Managing Virtual Host Permissions
Permissions in RabbitMQ are defined on a per-Virtual Host (vhost) basis. A vhost acts as a namespace for queues, exchanges, and bindings. By default, RabbitMQ has a root vhost named /.
1. Listing Vhosts
First, identify the vhosts available:
rabbitmqctl list_vhosts
2. Setting Permissions for a User on a VHost
The set_permissions command is the most critical for application security. It grants a user rights to configure, read, or write resources within a specific vhost.
Syntax: rabbitmqctl set_permissions -p <vhost> <user> <configure> <write> <read>
Permission values are regular expressions. .* means all resource names. ^$ means no resource names.
Example: Granting Full Access to a Specific VHost
If we want app_prod to have full CRUD (Configure, Read, Write) access only to the /prod_vhost:
rabbitmqctl set_permissions -p /prod_vhost app_prod "^.*" "^.*" "^.*"
| Permission | Meaning | Typical Use |
|---|---|---|
| Configure | Create, delete, or modify queues, exchanges, and bindings that match the regex. | Deployers or apps that declare their own topology. |
| Write | Publish to matching exchanges. | Producers. |
| Read | Consume from matching queues. | Consumers. |
Example: Restricting a User to Publishing Only
A common pattern for firehose producers is restricting them to writing only:
# User 'publisher' can write but cannot configure or read messages in /analytics_vhost
rabbitmqctl set_permissions -p /analytics_vhost publisher "^$" "^events\\." "^$"
That example allows publishing to exchanges whose names begin with events.. It does not allow the user to configure topology or consume messages.

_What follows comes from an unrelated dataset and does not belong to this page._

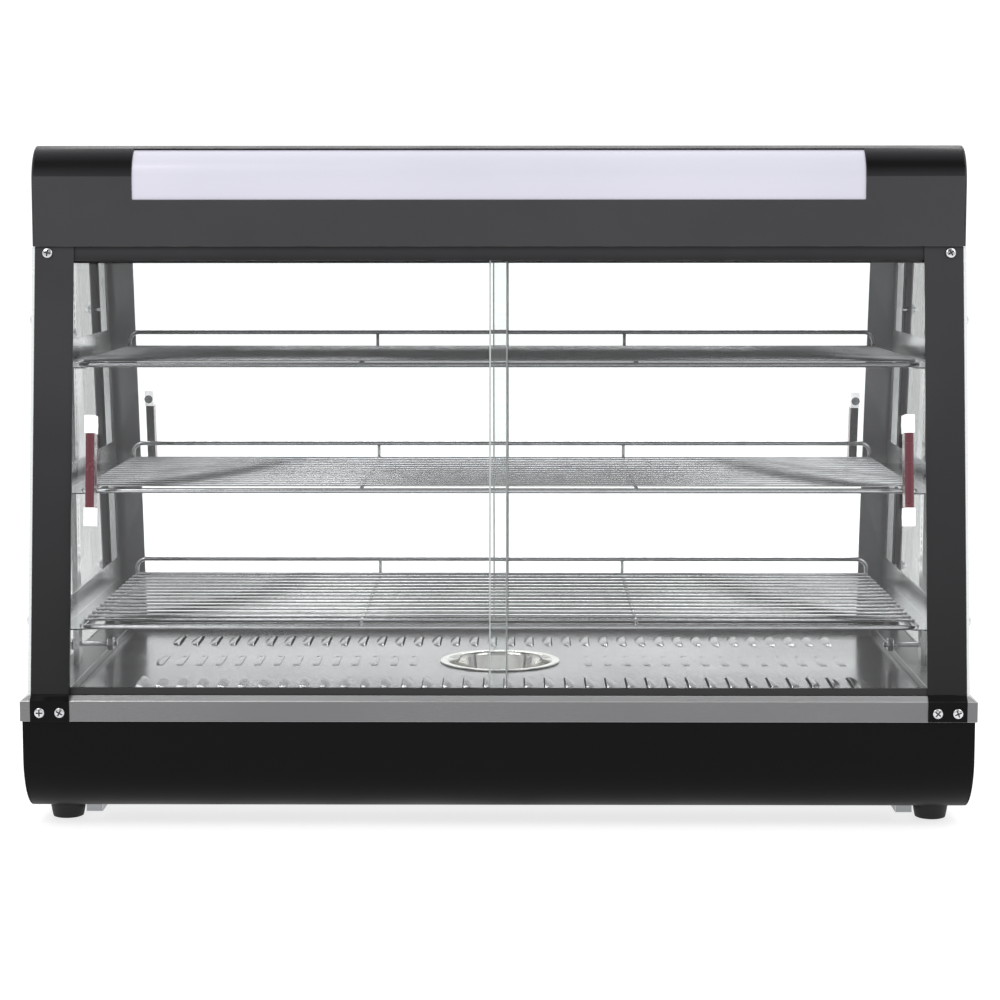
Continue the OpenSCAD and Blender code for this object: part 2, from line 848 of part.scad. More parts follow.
// wire shelf: frame, cross wires, deck wires and a raised guard along the rear
module wire_shelf(i) {
    z = shelf_z[i];
    zf = z - frame_drop;
    zg = z + guard_h;
    hx = shelf_hw - frame_wire/2;
    yf = shelf_y0[i] + frame_wire/2;
    yr = shelf_y1[i] - frame_wire/2;
    first = yf + deck_inset;
    step = (yr - 8 - first)/(shelf_wires - 1);
    color(CHROME) union() {
        for (y = [yf, yr]) {
            wire_x(-hx, hx, y, zf, frame_wire);
            both_sides() translate([hx, y, zf]) sphere(d = frame_wire, $fn = 24);
        }
        wire_x(-hx, hx, yr, zg, guard_wire);
        both_sides() {
            wire_y(hx, yf, yr, zf, frame_wire);
            wire_z(hx, yr, zf, zg, guard_wire);
            translate([hx, yr, zg]) sphere(d = guard_wire, $fn = 24);
            wire_z(cross_x, yr, zf, zg, cross_wire - 0.5);
            wire_y(cross_x, yf, yr, zf + 0.6, cross_wire);
        }
        for (n = [0 : shelf_wires - 1])
            wire_x(-hx - 1, hx + 1, first + n*step, z - wire_d/2, wire_d);
    }
}

module top_shelf() wire_shelf(0);

module middle_shelf() wire_shelf(1);

module bottom_shelf() wire_shelf(2);

// ---------- doors ----------

// height of a pane's lower edge along the leaning face, above the deck
pane_s0 = 3.2;
pane_s1 = chamber_h/cos(tilt) - 3;

// pane drawn for the right-hand side; d is the depth of its outer surface
module pane(d) {
    low = d == pane_out_d ? pane_s0 : pane_s0 + 1.4;
    color(GLASS) on_front() difference() {
        box(-door_lap/2, pane_hw, d, d + glass_t, low, pane_s1 - 2);
        for (e = [-1, 1])
            translate([handle_x, d - 1, handle_s() + e*end_off]) rotate([-90, 0, 0])
                cylinder(d = 5, h = glass_t + 2);
    }
}

function handle_s() = (handle_z - deck_z)/cos(tilt);
end_len = 17;
end_off = (handle_len - end_len)/2;
end_w = 9.5;
handle_proud = 20;
grip_w = 8.6;
grip_gap = 1.5;

// deep bar with a round nose between the two end blocks, just clear of the glass
module grip(d) {
    len = handle_len - 2*end_len;
    nose = d - handle_proud + 0.5 + grip_w/2;
    color(MAROON) on_front() translate([handle_x, 0, handle_s() - len/2])
        linear_extrude(len) {
            translate([0, nose]) circle(d = grip_w);
            translate([-grip_w/2, nose]) square([grip_w, d - grip_gap - nose]);
        }
}

// end blocks, each with a screw through the glass
module handle_ends(d) {
    on_front() for (e = [-1, 1]) translate([handle_x, 0, handle_s() + e*end_off]) {
        color(WHITE) difference() {
            box(-end_w/2, end_w/2, d - handle_proud, d, -end_len/2, end_len/2);
            translate([0, d + 1, 0]) rotate([90, 0, 0]) cylinder(d = 3.6, h = 13);
        }
        color(CHROME) translate([0, d + glass_t, 0]) rotate([-90, 0, 0]) {
            cylinder(d = 9, h = 2);
            translate([0, 0, -glass_t - 10]) cylinder(d = 3.4, h = glass_t + 10.1);
        }
    }
}

// the right front door runs in the outer groove and the left one in the inner groove
module front_door_right() pane(pane_out_d);

module front_door_left() mirror([1, 0, 0]) pane(pane_in_d);

module rear_door_left() rotate(180) pane(pane_out_d);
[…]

Example: Restricting a Consumer
# Can read from queues beginning with worker. but cannot publish or configure
rabbitmqctl set_permissions -p /jobs worker_consumer "^$" "^$" "^worker\\."
Regex permissions are powerful, but they are also easy to over-broaden. If your queues are named prod.orders.created and staging.orders.created in the same vhost, a regex like .*orders.* may cover more than intended. Separate vhosts are usually cleaner than complicated regex boundaries.
3. Clearing Permissions
To completely remove all permissions a user has on a specific vhost, use clear_permissions:
rabbitmqctl clear_permissions -p /prod_vhost app_prod
4. Listing User Permissions
To verify permissions granted on a vhost:
rabbitmqctl list_permissions -p /prod_vhost
To see all permissions assigned to one user across vhosts:
rabbitmqctl list_user_permissions app_prod
Best Practices for User Administration
- Use least privilege: producers usually need write permission, consumers usually need read permission, and only topology owners need configure permission.
- Use dedicated vhosts: separate environments and tenants with vhosts instead of trying to solve everything with regexes.
- Handle
guestdeliberately: the defaultguestuser is limited to localhost by default. Many production teams delete it after creating a real administrator account. - Script the desired state: keep user, vhost, and permission setup in deployment automation so a rebuilt broker does not depend on memory.
- Verify after changes: run
list_users,list_permissions, andlist_user_permissionsafter each change in production.
A practical application setup often looks like this:
rabbitmqctl add_vhost /orders
rabbitmqctl add_user orders_publisher 'replace-with-secret'
rabbitmqctl add_user orders_worker 'replace-with-secret'
rabbitmqctl set_permissions -p /orders orders_publisher "^$" "^orders\\." "^$"
rabbitmqctl set_permissions -p /orders orders_worker "^$" "^$" "^orders\\."
rabbitmqctl list_user_permissions orders_publisher
rabbitmqctl list_user_permissions orders_worker
That keeps publishing and consuming credentials separate. If a worker password leaks, it cannot publish new messages. If a publisher password leaks, it cannot drain queues. That separation is simple, but it is one of the most useful RabbitMQ security habits.